[BEGIN STORED RECORDS]
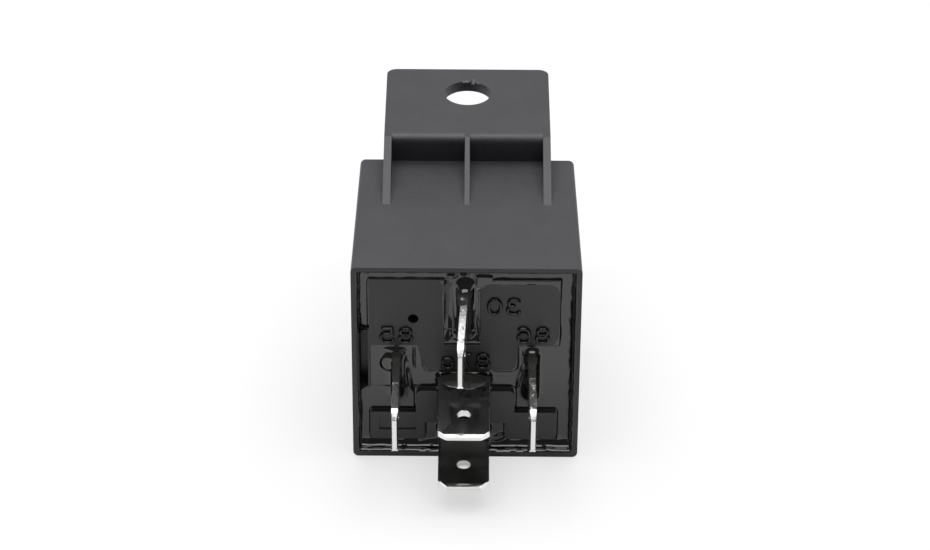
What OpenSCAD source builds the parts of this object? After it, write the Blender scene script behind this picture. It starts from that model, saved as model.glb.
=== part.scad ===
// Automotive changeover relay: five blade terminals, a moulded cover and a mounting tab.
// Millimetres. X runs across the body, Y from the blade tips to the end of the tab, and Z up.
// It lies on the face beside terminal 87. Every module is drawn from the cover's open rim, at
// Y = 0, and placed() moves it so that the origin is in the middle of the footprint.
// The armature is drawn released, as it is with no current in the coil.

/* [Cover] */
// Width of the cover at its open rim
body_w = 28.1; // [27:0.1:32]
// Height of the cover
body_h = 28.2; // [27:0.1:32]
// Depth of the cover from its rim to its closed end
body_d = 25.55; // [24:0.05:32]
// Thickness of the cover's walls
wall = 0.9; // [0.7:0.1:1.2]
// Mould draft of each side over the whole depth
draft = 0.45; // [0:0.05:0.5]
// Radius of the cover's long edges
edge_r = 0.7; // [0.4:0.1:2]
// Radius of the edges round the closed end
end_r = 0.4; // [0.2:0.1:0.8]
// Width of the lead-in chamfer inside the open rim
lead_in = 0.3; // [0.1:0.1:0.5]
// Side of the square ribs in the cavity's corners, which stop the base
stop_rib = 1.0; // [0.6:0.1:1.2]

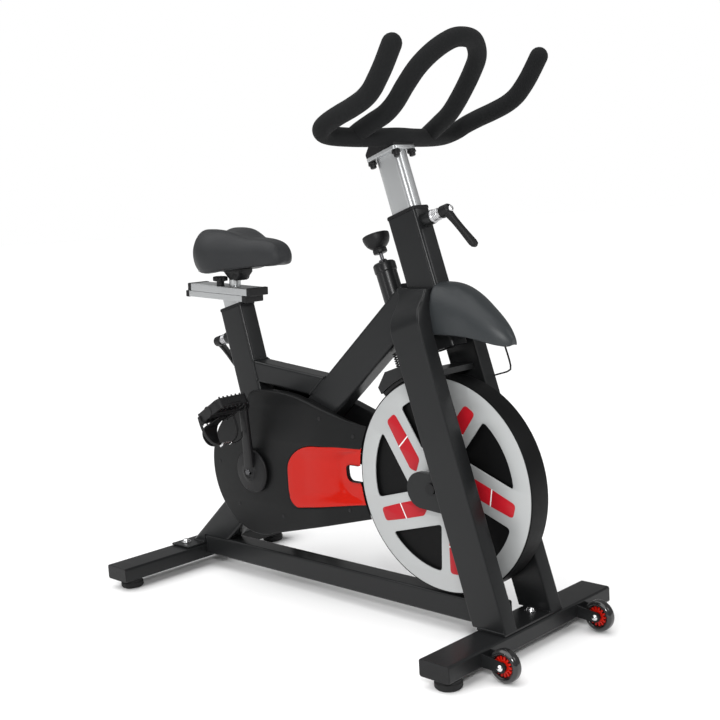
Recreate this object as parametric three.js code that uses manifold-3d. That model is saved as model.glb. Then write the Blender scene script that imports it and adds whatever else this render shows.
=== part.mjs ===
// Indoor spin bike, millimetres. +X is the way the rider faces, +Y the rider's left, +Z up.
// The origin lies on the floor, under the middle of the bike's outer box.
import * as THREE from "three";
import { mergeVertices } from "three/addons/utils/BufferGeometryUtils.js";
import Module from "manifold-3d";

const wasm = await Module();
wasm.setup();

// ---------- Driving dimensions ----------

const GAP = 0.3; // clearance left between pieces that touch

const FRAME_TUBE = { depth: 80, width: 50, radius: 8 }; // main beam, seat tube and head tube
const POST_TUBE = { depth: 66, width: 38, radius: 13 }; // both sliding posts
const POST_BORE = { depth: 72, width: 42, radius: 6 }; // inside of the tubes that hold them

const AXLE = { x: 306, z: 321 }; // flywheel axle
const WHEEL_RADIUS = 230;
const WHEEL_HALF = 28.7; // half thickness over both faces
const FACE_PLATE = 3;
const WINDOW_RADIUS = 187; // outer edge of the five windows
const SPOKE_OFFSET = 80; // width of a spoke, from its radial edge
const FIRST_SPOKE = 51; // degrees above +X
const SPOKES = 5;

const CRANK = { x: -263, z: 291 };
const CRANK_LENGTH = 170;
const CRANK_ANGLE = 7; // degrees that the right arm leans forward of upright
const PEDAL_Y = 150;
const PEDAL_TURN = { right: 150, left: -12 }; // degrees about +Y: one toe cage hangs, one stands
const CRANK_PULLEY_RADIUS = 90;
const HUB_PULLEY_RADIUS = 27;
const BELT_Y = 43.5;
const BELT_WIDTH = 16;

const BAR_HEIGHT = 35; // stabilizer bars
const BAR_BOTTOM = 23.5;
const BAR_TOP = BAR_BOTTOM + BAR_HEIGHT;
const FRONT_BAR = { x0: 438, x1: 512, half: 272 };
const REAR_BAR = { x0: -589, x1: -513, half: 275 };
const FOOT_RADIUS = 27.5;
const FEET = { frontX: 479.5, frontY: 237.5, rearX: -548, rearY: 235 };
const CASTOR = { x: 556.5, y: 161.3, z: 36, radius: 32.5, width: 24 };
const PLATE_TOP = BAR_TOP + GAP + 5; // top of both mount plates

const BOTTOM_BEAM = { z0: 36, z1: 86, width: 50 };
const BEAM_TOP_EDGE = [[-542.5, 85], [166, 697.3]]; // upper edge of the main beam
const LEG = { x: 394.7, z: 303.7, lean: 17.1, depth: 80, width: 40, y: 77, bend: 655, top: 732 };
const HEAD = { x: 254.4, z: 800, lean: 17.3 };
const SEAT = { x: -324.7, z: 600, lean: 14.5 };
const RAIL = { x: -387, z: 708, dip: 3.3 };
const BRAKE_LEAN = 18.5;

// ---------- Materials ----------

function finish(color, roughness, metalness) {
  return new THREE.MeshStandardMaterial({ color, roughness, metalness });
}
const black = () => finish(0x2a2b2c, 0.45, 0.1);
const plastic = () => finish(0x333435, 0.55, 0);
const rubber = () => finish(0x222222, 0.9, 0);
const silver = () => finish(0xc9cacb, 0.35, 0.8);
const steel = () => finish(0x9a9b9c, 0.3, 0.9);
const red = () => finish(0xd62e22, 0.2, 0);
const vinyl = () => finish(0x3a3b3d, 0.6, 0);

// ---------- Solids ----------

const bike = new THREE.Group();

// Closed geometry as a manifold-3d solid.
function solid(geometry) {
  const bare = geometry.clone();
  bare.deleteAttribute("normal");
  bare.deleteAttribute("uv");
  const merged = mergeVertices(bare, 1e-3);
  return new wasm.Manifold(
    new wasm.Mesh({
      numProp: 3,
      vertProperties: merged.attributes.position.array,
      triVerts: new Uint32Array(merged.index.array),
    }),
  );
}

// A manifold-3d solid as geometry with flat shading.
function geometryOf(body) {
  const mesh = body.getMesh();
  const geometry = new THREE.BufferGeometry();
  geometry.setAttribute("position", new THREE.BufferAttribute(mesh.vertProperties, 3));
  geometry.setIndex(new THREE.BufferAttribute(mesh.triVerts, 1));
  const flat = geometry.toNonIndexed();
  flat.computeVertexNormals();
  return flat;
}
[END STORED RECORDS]
[BEGIN STORED RECORDS]
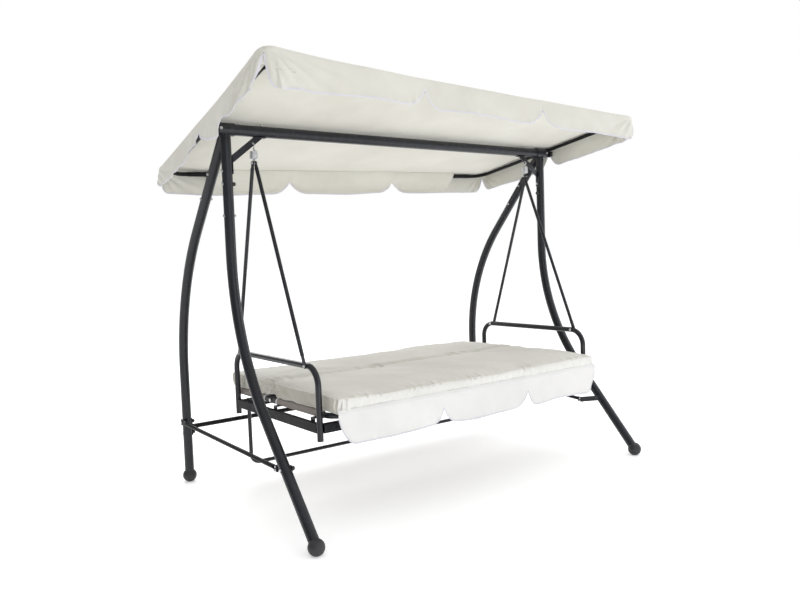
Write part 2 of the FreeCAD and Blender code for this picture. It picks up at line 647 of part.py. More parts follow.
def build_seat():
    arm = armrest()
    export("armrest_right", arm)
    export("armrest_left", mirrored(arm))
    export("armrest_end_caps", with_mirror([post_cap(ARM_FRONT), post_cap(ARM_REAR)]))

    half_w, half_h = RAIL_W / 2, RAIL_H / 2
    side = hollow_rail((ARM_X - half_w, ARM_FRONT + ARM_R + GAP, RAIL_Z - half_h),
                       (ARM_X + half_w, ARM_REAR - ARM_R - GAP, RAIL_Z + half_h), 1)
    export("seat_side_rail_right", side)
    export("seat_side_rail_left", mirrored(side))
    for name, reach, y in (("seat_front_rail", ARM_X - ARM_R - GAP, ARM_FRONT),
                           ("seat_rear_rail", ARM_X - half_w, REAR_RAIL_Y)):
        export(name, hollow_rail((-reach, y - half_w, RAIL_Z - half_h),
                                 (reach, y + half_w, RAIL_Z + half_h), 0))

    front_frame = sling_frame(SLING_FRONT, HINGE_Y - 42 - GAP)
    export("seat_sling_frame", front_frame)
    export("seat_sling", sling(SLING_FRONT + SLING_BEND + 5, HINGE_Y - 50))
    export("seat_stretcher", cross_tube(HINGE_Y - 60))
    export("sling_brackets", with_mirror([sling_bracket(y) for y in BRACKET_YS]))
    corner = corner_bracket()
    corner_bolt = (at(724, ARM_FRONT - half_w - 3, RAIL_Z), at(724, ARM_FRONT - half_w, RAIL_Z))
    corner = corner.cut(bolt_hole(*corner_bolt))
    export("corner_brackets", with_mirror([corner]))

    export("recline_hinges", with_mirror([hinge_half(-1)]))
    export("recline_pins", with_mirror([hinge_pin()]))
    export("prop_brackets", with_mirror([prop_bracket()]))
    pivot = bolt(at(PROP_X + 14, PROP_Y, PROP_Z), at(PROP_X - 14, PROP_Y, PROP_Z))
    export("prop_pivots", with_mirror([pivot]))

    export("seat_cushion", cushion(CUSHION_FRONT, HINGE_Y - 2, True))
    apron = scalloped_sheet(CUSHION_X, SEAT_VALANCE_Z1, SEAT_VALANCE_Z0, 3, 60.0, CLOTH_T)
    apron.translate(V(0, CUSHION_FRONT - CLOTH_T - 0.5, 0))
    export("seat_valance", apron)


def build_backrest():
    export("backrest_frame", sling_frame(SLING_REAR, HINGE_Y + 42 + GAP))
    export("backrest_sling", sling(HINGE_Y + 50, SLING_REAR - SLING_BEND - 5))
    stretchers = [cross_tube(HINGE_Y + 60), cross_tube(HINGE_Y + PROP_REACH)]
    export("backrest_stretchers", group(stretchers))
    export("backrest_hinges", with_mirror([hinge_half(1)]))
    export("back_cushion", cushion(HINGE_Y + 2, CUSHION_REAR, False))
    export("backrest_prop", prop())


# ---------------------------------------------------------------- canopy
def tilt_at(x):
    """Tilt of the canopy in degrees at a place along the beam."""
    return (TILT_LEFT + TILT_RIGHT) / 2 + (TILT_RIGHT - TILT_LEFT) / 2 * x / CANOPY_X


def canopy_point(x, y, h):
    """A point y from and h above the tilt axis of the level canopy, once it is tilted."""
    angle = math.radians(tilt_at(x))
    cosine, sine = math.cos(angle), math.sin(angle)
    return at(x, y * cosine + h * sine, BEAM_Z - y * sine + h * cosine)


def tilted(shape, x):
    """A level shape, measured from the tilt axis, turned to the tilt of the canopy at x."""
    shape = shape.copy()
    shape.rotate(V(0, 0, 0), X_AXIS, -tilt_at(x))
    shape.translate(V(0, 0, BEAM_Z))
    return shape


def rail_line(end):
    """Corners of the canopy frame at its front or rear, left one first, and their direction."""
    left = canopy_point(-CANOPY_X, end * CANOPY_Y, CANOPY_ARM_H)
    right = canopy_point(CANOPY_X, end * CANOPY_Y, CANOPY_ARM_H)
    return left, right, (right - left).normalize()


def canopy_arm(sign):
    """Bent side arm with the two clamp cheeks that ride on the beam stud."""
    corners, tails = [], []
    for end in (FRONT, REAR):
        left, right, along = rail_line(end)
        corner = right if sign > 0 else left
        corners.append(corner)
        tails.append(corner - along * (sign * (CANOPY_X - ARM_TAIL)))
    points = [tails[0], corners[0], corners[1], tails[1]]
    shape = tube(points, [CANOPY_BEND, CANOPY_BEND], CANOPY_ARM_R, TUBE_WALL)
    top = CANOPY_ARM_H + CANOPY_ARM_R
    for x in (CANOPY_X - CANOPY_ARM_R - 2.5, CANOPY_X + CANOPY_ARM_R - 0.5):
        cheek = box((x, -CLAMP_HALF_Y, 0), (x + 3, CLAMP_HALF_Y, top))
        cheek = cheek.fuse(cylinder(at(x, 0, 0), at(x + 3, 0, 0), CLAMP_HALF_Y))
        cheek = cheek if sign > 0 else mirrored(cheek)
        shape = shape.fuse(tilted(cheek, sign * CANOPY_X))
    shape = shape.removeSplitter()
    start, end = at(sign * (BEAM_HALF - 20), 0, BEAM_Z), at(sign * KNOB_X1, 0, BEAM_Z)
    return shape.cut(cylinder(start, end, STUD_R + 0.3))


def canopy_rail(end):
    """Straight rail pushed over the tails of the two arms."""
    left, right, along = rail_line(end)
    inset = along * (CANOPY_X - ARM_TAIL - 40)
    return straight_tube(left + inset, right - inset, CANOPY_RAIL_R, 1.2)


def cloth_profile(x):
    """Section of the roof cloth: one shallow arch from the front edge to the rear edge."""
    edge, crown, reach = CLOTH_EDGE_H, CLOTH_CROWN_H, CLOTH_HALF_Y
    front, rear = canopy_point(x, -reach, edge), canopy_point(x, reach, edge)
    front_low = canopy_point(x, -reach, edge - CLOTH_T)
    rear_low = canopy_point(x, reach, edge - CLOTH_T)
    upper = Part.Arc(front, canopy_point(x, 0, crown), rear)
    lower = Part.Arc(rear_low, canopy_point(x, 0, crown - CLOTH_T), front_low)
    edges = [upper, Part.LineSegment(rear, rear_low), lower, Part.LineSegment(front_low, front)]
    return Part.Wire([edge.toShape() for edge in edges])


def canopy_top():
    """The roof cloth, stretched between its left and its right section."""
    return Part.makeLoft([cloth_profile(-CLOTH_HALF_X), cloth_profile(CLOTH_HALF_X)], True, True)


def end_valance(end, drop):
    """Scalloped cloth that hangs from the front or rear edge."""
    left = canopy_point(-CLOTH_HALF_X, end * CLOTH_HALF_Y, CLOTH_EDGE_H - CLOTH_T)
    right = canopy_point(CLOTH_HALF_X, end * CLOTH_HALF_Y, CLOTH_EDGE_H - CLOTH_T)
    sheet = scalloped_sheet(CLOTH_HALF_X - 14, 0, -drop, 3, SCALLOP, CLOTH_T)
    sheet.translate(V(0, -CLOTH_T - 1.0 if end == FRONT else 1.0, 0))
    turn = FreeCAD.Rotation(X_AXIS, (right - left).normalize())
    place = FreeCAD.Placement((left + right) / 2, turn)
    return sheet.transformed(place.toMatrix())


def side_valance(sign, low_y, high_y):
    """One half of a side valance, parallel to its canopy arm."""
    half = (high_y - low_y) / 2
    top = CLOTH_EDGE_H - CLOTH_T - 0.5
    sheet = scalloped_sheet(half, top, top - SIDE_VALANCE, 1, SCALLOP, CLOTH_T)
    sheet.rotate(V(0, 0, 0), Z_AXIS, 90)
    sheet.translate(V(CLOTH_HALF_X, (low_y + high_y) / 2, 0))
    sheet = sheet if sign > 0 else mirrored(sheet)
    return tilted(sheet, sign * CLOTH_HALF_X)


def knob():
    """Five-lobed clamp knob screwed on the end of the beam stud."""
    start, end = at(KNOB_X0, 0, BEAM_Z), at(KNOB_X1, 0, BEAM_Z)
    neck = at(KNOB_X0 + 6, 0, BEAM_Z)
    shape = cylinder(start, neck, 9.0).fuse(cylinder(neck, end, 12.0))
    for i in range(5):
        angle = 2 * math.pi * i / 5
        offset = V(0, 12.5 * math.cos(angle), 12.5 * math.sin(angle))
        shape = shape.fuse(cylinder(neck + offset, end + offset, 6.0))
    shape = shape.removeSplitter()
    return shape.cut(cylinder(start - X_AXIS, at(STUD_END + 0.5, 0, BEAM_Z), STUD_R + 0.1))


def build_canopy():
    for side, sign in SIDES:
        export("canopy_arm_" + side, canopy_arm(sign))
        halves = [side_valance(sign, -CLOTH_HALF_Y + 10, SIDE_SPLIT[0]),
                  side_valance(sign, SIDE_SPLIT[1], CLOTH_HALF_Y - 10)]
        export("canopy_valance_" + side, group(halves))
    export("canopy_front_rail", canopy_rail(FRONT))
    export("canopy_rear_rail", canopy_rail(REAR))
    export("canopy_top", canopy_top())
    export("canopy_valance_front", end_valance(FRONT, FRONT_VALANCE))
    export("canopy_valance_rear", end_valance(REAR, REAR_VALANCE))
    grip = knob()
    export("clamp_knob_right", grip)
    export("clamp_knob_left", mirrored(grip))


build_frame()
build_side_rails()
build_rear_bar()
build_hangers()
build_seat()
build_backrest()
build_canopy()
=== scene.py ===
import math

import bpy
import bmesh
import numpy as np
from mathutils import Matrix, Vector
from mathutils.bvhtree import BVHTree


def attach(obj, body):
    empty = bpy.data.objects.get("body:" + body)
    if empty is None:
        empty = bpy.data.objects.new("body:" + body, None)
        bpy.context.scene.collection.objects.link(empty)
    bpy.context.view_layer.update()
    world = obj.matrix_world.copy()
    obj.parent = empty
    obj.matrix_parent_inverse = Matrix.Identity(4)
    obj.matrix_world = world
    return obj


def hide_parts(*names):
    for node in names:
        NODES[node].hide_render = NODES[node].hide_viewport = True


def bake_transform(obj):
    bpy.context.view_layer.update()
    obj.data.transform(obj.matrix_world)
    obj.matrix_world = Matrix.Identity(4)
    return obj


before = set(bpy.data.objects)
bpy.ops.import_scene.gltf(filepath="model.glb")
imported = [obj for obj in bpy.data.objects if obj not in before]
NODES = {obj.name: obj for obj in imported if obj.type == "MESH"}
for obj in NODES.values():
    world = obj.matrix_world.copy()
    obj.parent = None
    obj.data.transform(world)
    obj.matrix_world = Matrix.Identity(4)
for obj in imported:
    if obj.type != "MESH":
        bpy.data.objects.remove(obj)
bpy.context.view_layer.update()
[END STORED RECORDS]
#### WHAT YOU SHOULD DO
Output only the lines from the one containing "build_frame()" through the one containing "before = set(bpy.data.objects)", inclusive, exactly as written.

#### RESPONSE FOR THIS EXERCISE
build_frame()
build_side_rails()
build_rear_bar()
build_hangers()
build_seat()
build_backrest()
build_canopy()
=== scene.py ===
import math

import bpy
import bmesh
import numpy as np
from mathutils import Matrix, Vector
from mathutils.bvhtree import BVHTree


def attach(obj, body):
    empty = bpy.data.objects.get("body:" + body)
    if empty is None:
        empty = bpy.data.objects.new("body:" + body, None)
        bpy.context.scene.collection.objects.link(empty)
    bpy.context.view_layer.update()
    world = obj.matrix_world.copy()
    obj.parent = empty
    obj.matrix_parent_inverse = Matrix.Identity(4)
    obj.matrix_world = world
    return obj


def hide_parts(*names):
    for node in names:
        NODES[node].hide_render = NODES[node].hide_viewport = True


def bake_transform(obj):
    bpy.context.view_layer.update()
    obj.data.transform(obj.matrix_world)
    obj.matrix_world = Matrix.Identity(4)
    return obj


before = set(bpy.data.objects)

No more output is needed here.